HIGHLIGHTS FROM THE REINHOLD HOFSTÄTTER COLLECTION, VIENNA
Significantly, two apparently related figures are published as being in the Salzburger Barockmuseum: these were attributed to Gianlorenzo Bernini because of the relation they bear to the fountains of the Four Rivers and of the Moors on the Piazza Navona in Rome. However, as the present figures, they are evidently derived from the Tacca models.
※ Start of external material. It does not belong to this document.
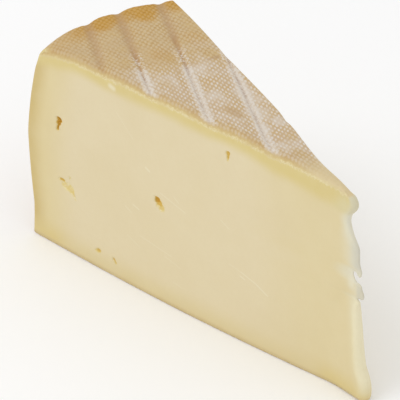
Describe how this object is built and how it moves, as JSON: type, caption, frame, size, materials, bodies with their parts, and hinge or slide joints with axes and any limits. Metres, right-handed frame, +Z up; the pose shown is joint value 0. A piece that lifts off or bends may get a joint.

With their twisting forms and shining golden surface, the present figures accord to the Rococo taste, and comparisons can immediately be drawn to the work of Filippo Parodi and his son, who were famous for working with large gilt wood figures. The figures would probably have been commissioned for a temporary monument, to commemorate a victory over the 'Oriental Other', which the present Moors represent. One possible candidate for such an event might be the victory of the Doge of Venice, Francesco Morosini, over the Turks. Parodi, who was previously commissioned by Morosini for a commemorative bust, may well have been the artist of choice for the Doge to commemorate his battle, and the carving of the figures support that attribution.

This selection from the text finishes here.